**PROBLEM DETAILS**. In the listing below, count the lines with "joints" and report only the figure.

**SOURCE DATA**.
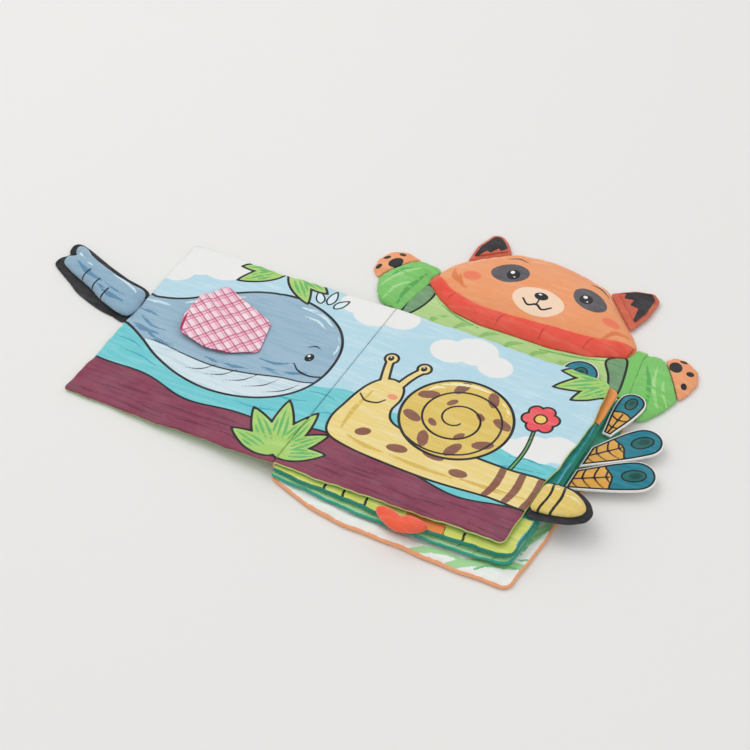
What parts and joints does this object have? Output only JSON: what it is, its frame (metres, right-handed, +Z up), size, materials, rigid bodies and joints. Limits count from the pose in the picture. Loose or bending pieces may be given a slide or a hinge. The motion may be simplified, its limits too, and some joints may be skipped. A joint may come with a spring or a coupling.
{
  "type": "crinkle cloth book",
  "caption": "Crinkle cloth book lying open, with sewn pages that turn, a plaid fin flap, stuffed tabs, felt feathers and a stuffed animal head with arms.",
  "frame": {"origin": "on the underside of the back cover, 90 mm from the spine and midway between the foot and the head of a page, where the book rests on a table", "axes": "+X from the spine towards the fore edge of the right-hand pages, +Y from the foot of the page to its head, +Z up"},
  "size_m": [0.5107, 0.3293, 0.0243],
  "materials": {
    "printed_page": "printed satin-weave polyester page, matt with a slight sheen",
    "plum_print": "printed polyester page in plum, sky and teal",
    "leaf_print": "printed polyester page in leaf green, plum and sky",
    "lime_print": "printed polyester page with a lime margin and short black ticks",
    "teal_cloth": "printed polyester with a teal edge",
    "pale_print": "printed polyester in pale green with brush strokes",
    "white_print": "white polyester page with pale green strokes",
    "peach_cloth": "peach polyester cloth",
    "crinkle_film": "thin crackling film, never seen",
    "thread": "white sewing thread",
    "blue_velour": "short-pile grey-blue velour",
    "black_felt": "black felt",
    "wadding": "polyester wadding, never seen",
    "plaid": "pink plaid cotton",
    "crimson_lining": "crimson cotton lining",
    "yellow_velour": "printed yellow velour with black bands",
    "coral_velour": "coral velour",
    "feather_felt": "printed felt in teal and gold",
    "white_felt": "white felt backing",
    "orange_cloth": "soft orange polyester",
    "rust_cloth": "rust polyester",
    "green_cloth": "bright green polyester"
  },
  "bodies": {
    "back_cover": {"back_cover_lower_cloth": "peach_cloth", "back_cover_crinkle_film": "crinkle_film", "back_cover_upper_cloth": "white_print", "spine_binding": "peach_cloth", "spine_stitching": "thread", "shoulder_panel": "pale_print", "right_shoulder": "green_cloth"},
    "leaf_three": {"leaf_three_lower_cloth": "teal_cloth", "leaf_three_crinkle_film": "crinkle_film", "leaf_three_upper_cloth": "pale_print"},
    "leaf_two": {"leaf_two_lower_cloth": "teal_cloth", "leaf_two_crinkle_film": "crinkle_film", "leaf_two_upper_cloth": "lime_print"},
    "leaf_one": {"leaf_one_lower_cloth": "printed_page", "leaf_one_crinkle_film": "crinkle_film", "leaf_one_upper_cloth": "leaf_print"},
    "front_cover": {"front_cover_lower_cloth": "leaf_print", "front_cover_crinkle_film": "crinkle_film", "front_cover_upper_cloth": "plum_print"},
    "fluke": {"fluke_back": "black_felt", "fluke_wadding": "wadding", "fluke_face": "blue_velour"},
    "fin": {"fin_lining": "crimson_lining", "fin_plaid_face": "plaid"},
    "tail_tip": {"tail_tip_back": "black_felt", "tail_tip_wadding": "wadding", "tail_tip_face": "yellow_velour"},
    "heart_tab": {"heart_tab_face": "coral_velour", "heart_tab_back": "coral_velour"},
    "head": {"head_back": "orange_cloth", "head_wadding": "wadding", "head_face": "orange_cloth", "collar_band": "coral_velour"},
    "left_ear": {"left_ear_cloth": "rust_cloth", "left_ear_inner": "black_felt"},
    "right_ear": {"right_ear_cloth": "rust_cloth", "right_ear_inner": "black_felt"},
    "left_arm": {"left_sleeve": "green_cloth", "left_paw": "orange_cloth"},
    "right_arm": {"right_sleeve": "green_cloth", "right_paw": "orange_cloth"},
    "feather_low": {"feather_low_backing": "white_felt", "feather_low_face": "feather_felt"},
    "feather_middle": {"feather_middle_backing": "white_felt", "feather_middle_face": "feather_felt"},
    "feather_high": {"feather_high_backing": "white_felt", "feather_high_face": "feather_felt"},
    "feather_top": {"feather_top_backing": "white_felt", "feather_top_face": "feather_felt"}
  },
  "joints": [
    {"name": "leaf_three_turn", "type": "hinge", "parent": "back_cover", "child": "leaf_three", "pos_m": [-0.09, 0, 0.014], "axis": [0, 1, 0], "range_deg": [-180, 0]},
    {"name": "leaf_two_turn", "type": "hinge", "parent": "leaf_three", "child": "leaf_two", "pos_m": [-0.09, 0, 0.014], "axis": [0, 1, 0], "range_deg": [-180, 0]},
    {"name": "leaf_one_turn", "type": "hinge", "parent": "leaf_two", "child": "leaf_one", "pos_m": [-0.09, 0, 0.014], "axis": [0, 1, 0], "range_deg": [-180, 0]},
    {"name": "front_cover_turn", "type": "hinge", "parent": "back_cover", "child": "front_cover", "pos_m": [-0.09, 0, 0.014], "axis": [0, -1, 0], "range_deg": [-180, 0]},
    {"name": "fluke_bend", "type": "hinge", "parent": "front_cover", "child": "fluke", "pos_m": [-0.27, 0.0075, 0.0016], "axis": [0, 1, 0], "range_deg": [0, 60]},
    {"name": "fin_lift", "type": "hinge", "parent": "front_cover", "child": "fin", "pos_m": [-0.19381, 0.0487, 0.00769], "axis": [-0.9158, 0.3981, -0.053], "range_deg": [0, 110]},
    {"name": "tail_tip_bend", "type": "hinge", "parent": "leaf_one", "child": "tail_tip", "pos_m": [0.09029, -0.0365, 0.01681], "axis": [0, -1, 0], "range_deg": [0, 60]},
    {"name": "heart_tab_bend", "type": "hinge", "parent": "leaf_two", "child": "heart_tab", "pos_m": [0.01654, -0.0991, 0.01237], "axis": [0.9999, 0, 0.0166], "range_deg": [0, 40]},
    {"name": "feather_low_bend", "type": "hinge", "parent": "leaf_three", "child": "feather_low", "pos_m": [0.09986, -0.0005, 0.00669], "axis": [0, -1, 0], "range_deg": [0, 60]},
    {"name": "feather_middle_bend", "type": "hinge", "parent": "leaf_three", "child": "feather_middle", "pos_m": [0.09986, 0.0245, 0.00669], "axis": [0, -1, 0], "range_deg": [0, 60]},
    {"name": "feather_high_bend", "type": "hinge", "parent": "leaf_three", "child": "feather_high", "pos_m": [0.09726, 0.0755, 0.00667], "axis": [0, -1, 0], "range_deg": [0, 60]},
    {"name": "feather_top_bend", "type": "hinge", "parent": "leaf_three", "child": "feather_top", "pos_m": [0.06006, 0.0946, 0.00638], "axis": [1, 0, 0.0079], "range_deg": [0, 60]},
    {"name": "head_nod", "type": "hinge", "parent": "back_cover", "child": "head", "pos_m": [0, 0.1117, 0.0034], "axis": [1, 0, 0], "range_deg": [0, 80]},
    {"name": "left_arm_lift", "type": "hinge", "parent": "back_cover", "child": "left_arm", "pos_m": [-0.0905, 0.129, 0.0016], "axis": [0.105, 0.9945, 0], "range_deg": [0, 60]},
    {"name": "right_arm_lift", "type": "hinge", "parent": "back_cover", "child": "right_arm", "pos_m": [0.1085, 0.1145, 0.0016], "axis": [0.4408, -0.8976, 0], "range_deg": [0, 50]},
    {"name": "left_ear_bend", "type": "hinge", "parent": "head", "child": "left_ear", "pos_m": [-0.0598, 0.1895, 0.0027], "axis": [0.753, 0.658, 0], "range_deg": [0, 50]},
    {"name": "right_ear_bend", "type": "hinge", "parent": "head", "child": "right_ear", "pos_m": [0.05745, 0.1816, 0.0027], "axis": [0.7026, -0.7116, 0], "range_deg": [0, 50]}
  ]
}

**SOLUTION**. 2